Given task: Reproduce, please, only the lines from the first line below to the line containing "corroded copper: greens", inclusive.

-- START Material provided --

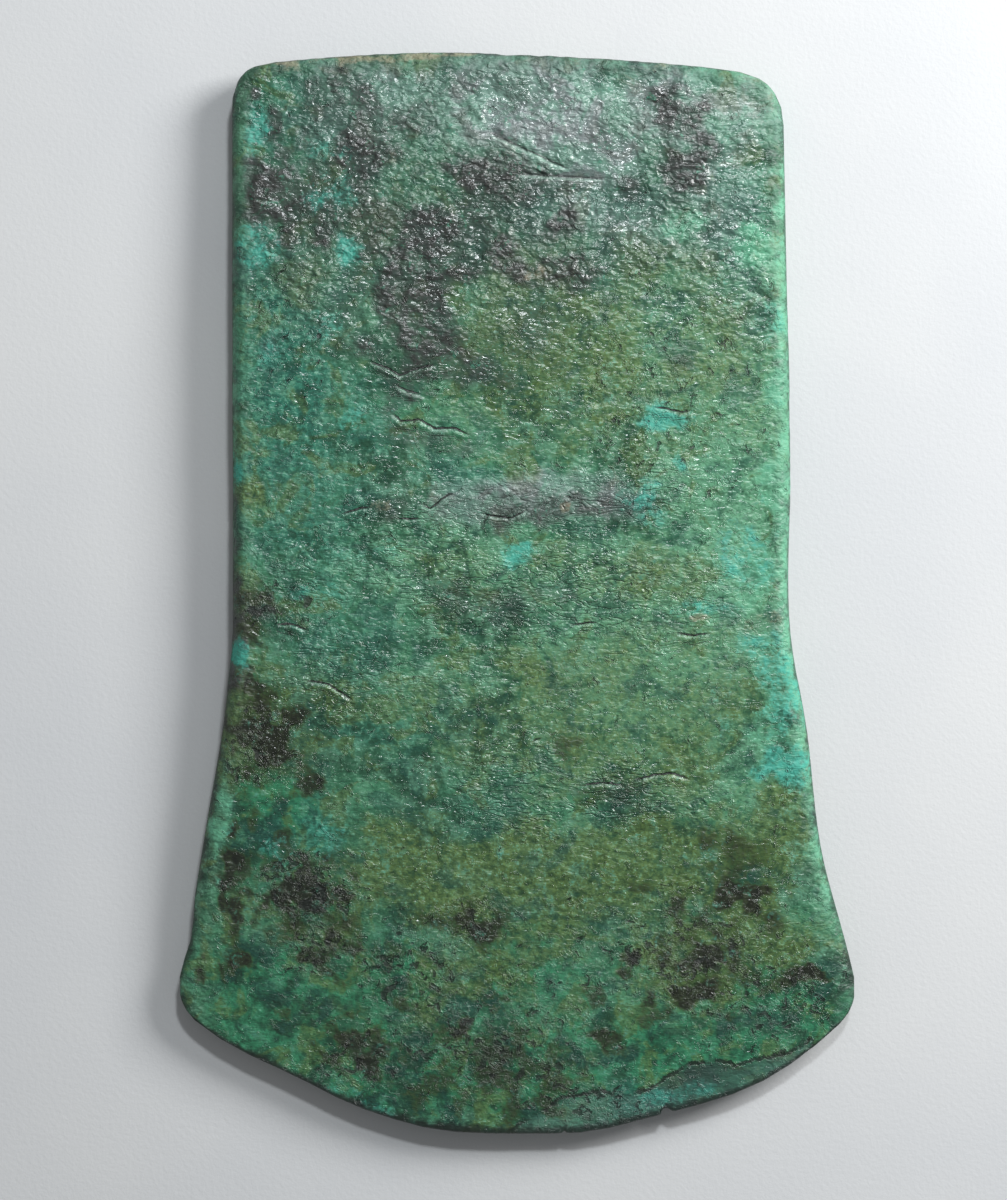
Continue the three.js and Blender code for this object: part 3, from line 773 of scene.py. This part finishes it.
class Patina(Shading):
    """The corroded copper: greens that run into each other, under stains, powder and dirt in the hollows."""

    def __init__(self):
        super().__init__("patinated_copper")
        self.broad = self.noise(size=12, detail=3, roughness=0.5, distortion=0.3)
        self.blotch = self.noise(size=6.5, detail=5, roughness=0.6, distortion=0.6)
        self.medium = self.noise(size=3.4, detail=4, roughness=0.6, distortion=0.3)
        self.small = self.noise(size=1.15, detail=4, roughness=0.65, distortion=0.3)
        self.grain = self.noise(size=0.42, detail=3, roughness=0.65)
        self.uneven = self.add(self.medium, self.small, -1.0)
        wide = self.stretched(0.72, 1.0)
        self.streaks = self.noise(size=1.0, detail=4, roughness=0.72, distortion=0.6, place=wide)
        self.bumps = self.noise(size=0.8, detail=0.8, roughness=0.4, distortion=0.5, place=wide)
        self.swells = self.noise(size=2.2, detail=1.5, roughness=0.5, distortion=0.6, place=wide)
        self.pebbles = self.off_middle(
            self.noise(size=1.5, detail=0.5, roughness=0.4, distortion=0.4, place=wide)
        )
        self.powdered = self.covered("powder", 0.42, 1.2)
        self.marks = self.wrinkle_marks() | self.pit_marks() | self.line_marks()
        self.dirt = self.weighted(self.greatest, DIRT_SHARES)

    def covered(self, name, width, wander):
        """Where a stain lies: its zone, with an outline torn by finer noise."""
        tear = self.add(self.small, self.medium, self.times(self.grain, 0.6), -1.3)
        torn = self.add(self.attribute(name), self.times(tear, wander))
        return self.ramp(torn, 0.5 - width, 0.5 + width)

    def greens(self):
        """The ground: deep and pale malachite, bluer, yellower and glassier in places."""
        zone = self.attribute
        plain = self.ramp(zone("enamel"), 0.2, 0.9, 1.0, 0.3)
        plain = self.times(plain, self.ramp(zone("leather"), 0.2, 0.9, 1.0, 0.6))
        fine = self.add(self.times(self.small, 0.6), self.times(self.streaks, 0.4))
        green = self.over(MALACHITE_DEEP, MALACHITE, self.broad, 0.36, 0.62)
        green = self.over(green, MALACHITE_PALE, self.medium, 0.42, 0.68, 0.5)
        sea = self.over(SEA_DEEP, SEA, fine, 0.38, 0.62)
        bluer = self.add(self.times(zone("teal"), 0.95), self.medium, self.times(self.small, 0.5))
        green = self.over(green, sea, bluer, 0.85, 1.6, 0.9)
        fresh = self.add(zone("fresh"), self.times(self.uneven, 1.4))
        green = self.over(green, FRESH_GREEN, fresh, 0.15, 0.95, 0.8)
        olive = self.over(OLIVE_DEEP, OLIVE_GREEN, fine, 0.34, 0.66)
        yellower = self.add(zone("olive"), self.broad, self.times(self.small, 0.8))
        green = self.over(green, olive, yellower, 1.05, 1.7, 0.85)
        clouded = self.add(self.times(self.medium, 0.5), self.times(self.blotch, 0.5))
        emerald = self.over(EMERALD_DEEP, EMERALD, clouded, 0.4, 0.59)
        glassier = self.add(zone("enamel"), self.times(self.add(self.medium, -0.5), 1.4))
        green = self.over(green, emerald, glassier, 0.25, 0.85, 0.85)
        green = self.over(green, olive, self.blotch, 0.53, 0.62, 0.65)
        green = self.over(green, SEA_DEEP, self.blotch, 0.47, 0.38, 0.55)
        cloud = self.add(self.medium, self.times(self.small, 0.5))
        green = self.over(green, MALACHITE_PALE, cloud, 0.82, 0.94, plain, 0.3)
        green = self.over(green, MALACHITE_DEEP, cloud, 0.7, 0.58, plain, 0.3)
        green = self.over(green, LICHEN_GREY, zone("leather"), 0.1, 0.9, 0.45)
        green = self.over(green, MALACHITE_DEEP, self.streaks, 0.5, 0.68, plain, 0.45)
        flecks = self.add(self.times(self.grain, 0.6), self.times(self.small, 0.4))
        green = self.over(green, MALACHITE_PALE, flecks, 0.53, 0.66, plain, 0.65)
        return self.over(green, MALACHITE_DEEP, flecks, 0.46, 0.36, 0.5)

    def stained(self, colour):
        """The ground under its stains: haze, grey, brown with its halo, mint rims, turquoise and tan."""
        haze = self.over(HAZE_GREEN, HAZE_LILAC, self.blotch, 0.44, 0.58)
        colour = self.mix(self.times(self.covered("haze", 0.45, 0.7), 0.6), colour, haze)
        dusk = self.over(DUSK_GREY, DUSK_BROWN, self.small, 0.4, 0.62)
        bare = self.ramp(self.swells, 0.38, 0.56, 0.7, 0.96)
        colour = self.mix(self.times(self.covered("dusk", 0.38, 0.8), bare), colour, dusk)
        halo = self.add(self.attribute("umber"), self.times(self.uneven, 1.2))
        colour = self.over(colour, HALO_OLIVE, halo, 0.08, 0.5, 0.6)
        umber = self.over(UMBER_DARK, UMBER_GREEN, self.small, 0.42, 0.66)
        colour = self.mix(self.times(self.covered("umber", 0.26, 0.9), 0.9), colour, umber)
        mottled = self.ramp(self.medium, 0.4, 0.58, 0.45, 0.85)
        colour = self.mix(self.times(self.covered("mint", 0.4, 0.9), mottled), colour, MINT_GREEN)
        specks = self.ramp(self.small, 0.36, 0.6, 0.5, 0.9)
        colour = self.mix(self.times(self.powdered, specks), colour, TURQUOISE)
        return self.mix(self.times(self.covered("tan", 0.25, 0.8), 0.7), colour, TAN_PALE)

    def wandering(self, name, wander, shift=0.0):
        """A distance whose zero is a ragged line."""
        return self.add(self.attribute(name), self.times(self.add(self.small, -0.5), wander), shift)

    def line(self, name, half_width, wander, shift=0.0):
        """A thin torn line along the zero of a distance."""
        place = self.wandering(name, wander, shift)
        return self.ramp(self.math("ABSOLUTE", place), half_width, half_width * 0.25)

    def greatest(self, *values):
        top = values[0]
        for value in values[1:]:
            top = self.math("MAXIMUM", top, value)
        return top

    def off_middle(self, noise):
        """How far a noise is from its middle: a net of thin lines where it is 0."""
        return self.math("ABSOLUTE", self.add(noise, -0.5))

    def weighted(self, join, shares):
        """The marks, each times its share, joined by adding them or by taking the greatest."""
        return join(*[self.times(self.marks[name], share) for name, share in shares.items()])

    def wrinkle_marks(self):
        """Folds that run across the plate, with a crease between them."""
        wrinkles = self.noise(
            size=1.2, detail=2, roughness=0.5, distortion=0.7, place=self.stretched(0.36, 1.0)
        )
        folds = self.ramp(self.off_middle(wrinkles), 0.0, 0.09)
        where = self.add(self.attribute("wrinkles"), self.medium, -0.5)
        wrinkled = self.ramp(where, 0.1, 0.9, 0.15, 0.85)
        return {
            "folds": self.times(folds, wrinkled),
            "wrinkles": self.times(wrinkles, wrinkled),
            "creases": self.times(self.ramp(folds, 0.35, 0.0), wrinkled),
        }

    def pit_marks(self):
        """Pits with a lip round them, and thin curled ridges between them."""
        pitted = self.attribute("pitted")
        pitting = self.noise(size=2.1, detail=4, roughness=0.65, distortion=0.6)
        pitting = self.add(pitting, self.times(pitted, 0.14))
        pits = self.ramp(pitting, 0.66, 0.73)
        curls = self.off_middle(self.noise(size=1.9, detail=2, roughness=0.6, distortion=1.4))
        curled = self.times(self.ramp(self.small, 0.46, 0.56), self.ramp(pitted, 0.1, 0.7))
        return {
            "pits": pits,
            "pit_lips": self.times(self.ramp(pitting, 0.58, 0.64), self.ramp(pits, 0.4, 0.0)),
            "curls": self.times(self.ramp(curls, 0.035, 0.0), curled),
            "sunk": self.ramp(self.attribute("height"), -0.12, -0.4),
        }

    def line_marks(self):
        """The worn rims, the cracks and their lips, the cut strokes and the line of the flaked strip."""
        zone = self.attribute
        ragged = self.times(self.uneven, 2.0)
        broken = self.ramp(self.grain, 0.4, 0.6)
        beside = self.wandering("crack", 0.7)
        return {
            "edge": self.ramp(self.add(zone("edge"), ragged), 2.6, 0.8),
            "side": self.ramp(self.add(zone("side"), ragged), 1.0, 0.0),
            "cracks": self.times(self.line("crack", 0.26, 0.7), zone("crack_open")),
            "lips": self.times(
                self.ramp(beside, -0.05, -0.7), self.ramp(beside, -1.6, -0.8), zone("crack_open")
            ),
            "bright_lips": self.times(self.line("crack", 0.22, 0.7, 0.36), zone("crack_open"), broken),
            "strokes": self.times(self.line("stroke", 0.28, 0.2), zone("stroke_open")),
            "bright_strokes": self.times(self.line("stroke", 0.4, 0.4, 0.5), zone("stroke_open")),
            "scar": self.times(
                self.line("scar_line", 0.55, 1.8), self.ramp(self.blotch, 0.42, 0.54, 0.15, 1.0)
            ),
        }

    def colour(self):
        """The greens, flaked behind the cutting edge, stained, pale on the lips and dirty in the hollows."""
        flake = self.over(SCAR_GREY, SCAR_LILAC, self.medium, 0.48, 0.64)
        ground = self.mix(self.times(self.attribute("scar"), 0.5), self.greens(), flake)
        pale = self.weighted(self.greatest, PALE_SHARES)
        colour = self.mix(pale, self.stained(ground), LIP_PALE)
        return self.mix(self.dirt, colour, CREVICE)

    def height(self):
        """The finest relief in millimetres: coarse where the ground is leathery, pitted or near a rim."""
        zone = self.attribute
        patchy = self.ramp(self.add(self.broad, self.times(zone("dusk"), 0.15)), 0.4, 0.6, 0.35, 1.0)
        leathery = self.greatest(
            self.times(self.ramp(zone("leather"), 0.1, 0.85), patchy),
            self.times(zone("pitted"), 0.3),
            self.ramp(zone("side"), 7, 2, 0, 0.4),
        )
        return self.add(
            self.times(self.bumps, self.ramp(leathery, 0, 1, *BUMP_HEIGHTS)),
            self.times(self.swells, self.ramp(leathery, 0, 1, *SWELL_HEIGHTS)),
            self.times(self.pebbles, self.ramp(leathery, 0, 1, *PEBBLE_HEIGHTS)),
            self.times(self.small, self.ramp(zone("enamel"), 0.2, 0.9, 0.06, 0.05)),
            self.times(self.grain, 0.015),
            self.weighted(self.add, MARK_HEIGHTS),
        )

    def roughness(self):
        """Waxy ground, duller under powder and dirt and along the rims."""
        return self.add(
            self.ramp(self.add(self.small, self.broad), 0.8, 1.2, 0.2, 0.38),
            self.times(self.powdered, 0.18),
            self.times(self.dirt, 0.2),
            self.ramp(self.attribute("side"), 5, 2, 0, 0.3),
        )

    def make(self):
        """Links the colour, the relief and the roughness to the shader."""
        self.links.new(self.colour(), self.shader.inputs["Base Color"])
        self.links.new(self.bump(self.height()), self.shader.inputs["Normal"])
        self.links.new(self.roughness(), self.shader.inputs["Roughness"])
        self.shader.inputs["Specular IOR Level"].default_value = WAXY_GLOSS
        return self.material


BOARD_GREY = linear(209, 211, 213)
BOARD_PALE = linear(217, 218, 218)
BOARD_GLOSS = 0.3
TOOTH_HEIGHT = 0.05


def floor_material():
    """A pale matt board with a faint tooth."""
    s = Shading("pale_board")
    cloud = s.noise(size=120, detail=4, roughness=0.6)
    tooth = s.noise(size=0.9, detail=3, roughness=0.6)
    colour = s.over(BOARD_GREY, BOARD_PALE, cloud, 0.3, 0.7)
    s.links.new(colour, s.shader.inputs["Base Color"])
    s.links.new(s.ramp(tooth, 0.3, 0.7, 0.66, 0.78), s.shader.inputs["Roughness"])
    s.links.new(s.bump(s.times(tooth, TOOTH_HEIGHT)), s.shader.inputs["Normal"])
    s.shader.inputs["Specular IOR Level"].default_value = BOARD_GLOSS
    return s.material


# The scene
def add_object(name, data, location=(0, 0, 0)):
    made = bpy.data.objects.new(name, data)
    made.location = location
    bpy.context.scene.collection.objects.link(made)
    return made


def aim(thing, target):
    thing.rotation_euler = (Vector(target) - thing.location).to_track_quat("-Z", "Y").to_euler()


def softbox(name, location, target, size, watts, colour=(1, 1, 1)):
    """A rectangular soft light, its size in metres across and up."""
    light = bpy.data.lights.new(name, "AREA")
    light.shape = "RECTANGLE"
    light.size, light.size_y = size
    light.energy = watts
    light.color = colour
    aim(add_object(name, light, location), target)


axe = add_object("axe_head_patina", plate_mesh())
axe.data.materials.append(Patina().make())
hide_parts("axe_head")
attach(axe, "root")

FLOOR_HALF = 3.0
floor_mesh = bpy.data.meshes.new("floor")
floor_corners = [(x * FLOOR_HALF, y * FLOOR_HALF, 0) for x, y in ((-1, -1), (1, -1), (1, 1), (-1, 1))]
floor_mesh.from_pydata(floor_corners, [], [(0, 1, 2, 3)])
floor_mesh.materials.append(floor_material())
add_object("floor", floor_mesh)

softbox("key", location=(0.45, 0.29, 0.30), target=(0.02, 0.02, 0), size=(0.28, 0.24), watts=4.5)
softbox(
    "sheen", location=(0.12, 0.50, 0.72), target=(0, 0.04, 0), size=(0.09, 0.07), watts=2.7,
    colour=(0.93, 0.97, 1.0),
)

SURROUND_COLOUR = (0.96, 0.98, 1.0, 1)
SURROUND_STRENGTH = 0.22
world = bpy.data.worlds.new("studio")
world.use_nodes = True
surround = world.node_tree.nodes["Background"]
surround.inputs["Color"].default_value = SURROUND_COLOUR
surround.inputs["Strength"].default_value = SURROUND_STRENGTH
bpy.context.scene.world = world
bpy.context.scene.view_settings.view_transform = "Standard"

# The camera looks straight down, as the photograph does, with the butt at the top of the picture
LENS = 100.0
SENSOR = 36.0
PICTURE_HEIGHT = 211.0 * MM  # what the photograph's height spans at the outline
AIM_X, AIM_Y = -2.37 * MM, -1.2 * MM
FAR_LIMIT = 20.0
camera = bpy.data.cameras.new("camera")
camera.lens = LENS
camera.sensor_width = SENSOR
camera.clip_end = FAR_LIMIT
camera_height = MIDDLE * MM + PICTURE_HEIGHT * LENS / SENSOR
bpy.context.scene.camera = add_object("camera", camera, (AIM_X, AIM_Y, camera_height))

-- END Material provided --

Completed task:
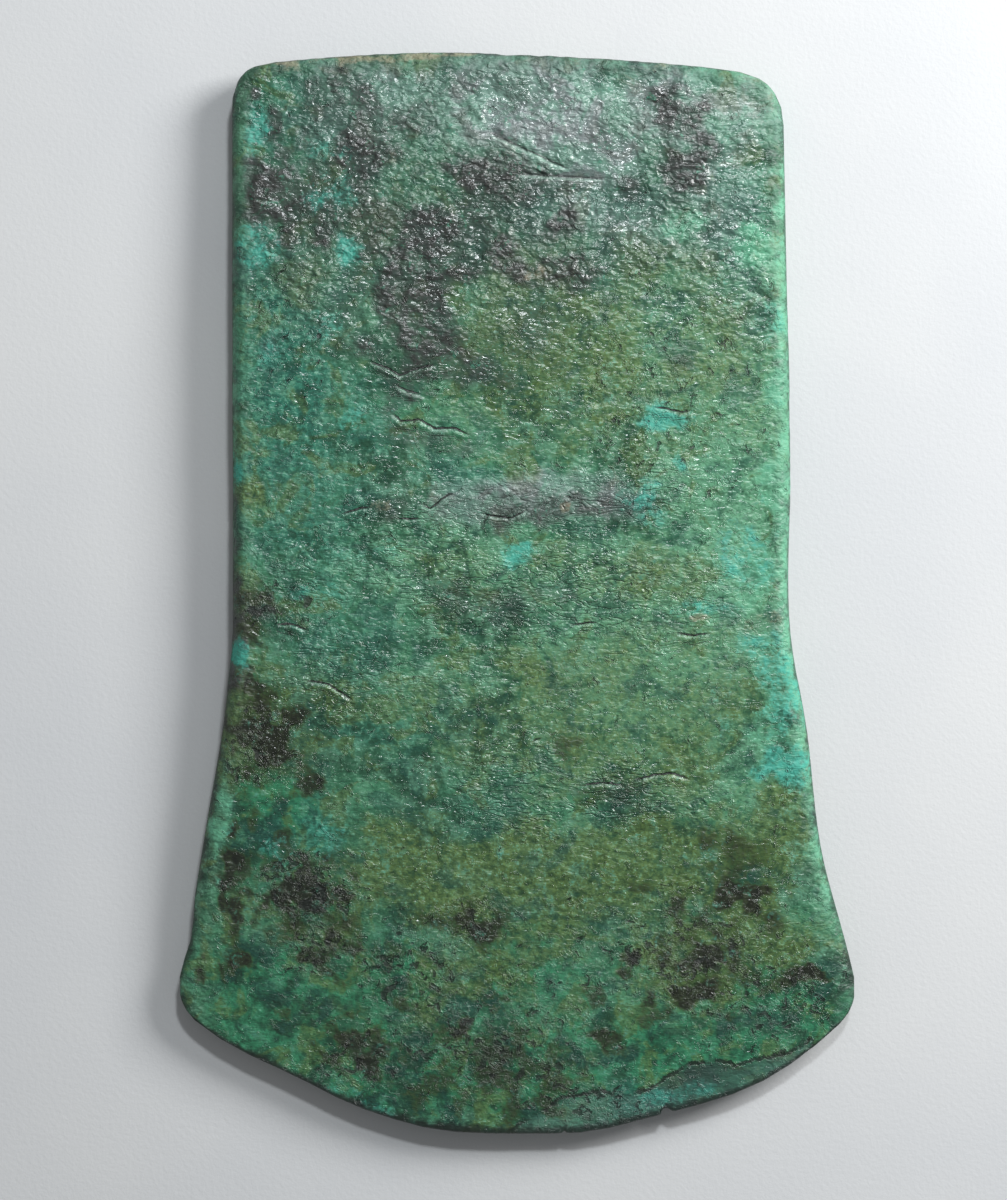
Continue the three.js and Blender code for this object: part 3, from line 773 of scene.py. This part finishes it.
class Patina(Shading):
    """The corroded copper: greens that run into each other, under stains, powder and dirt in the hollows."""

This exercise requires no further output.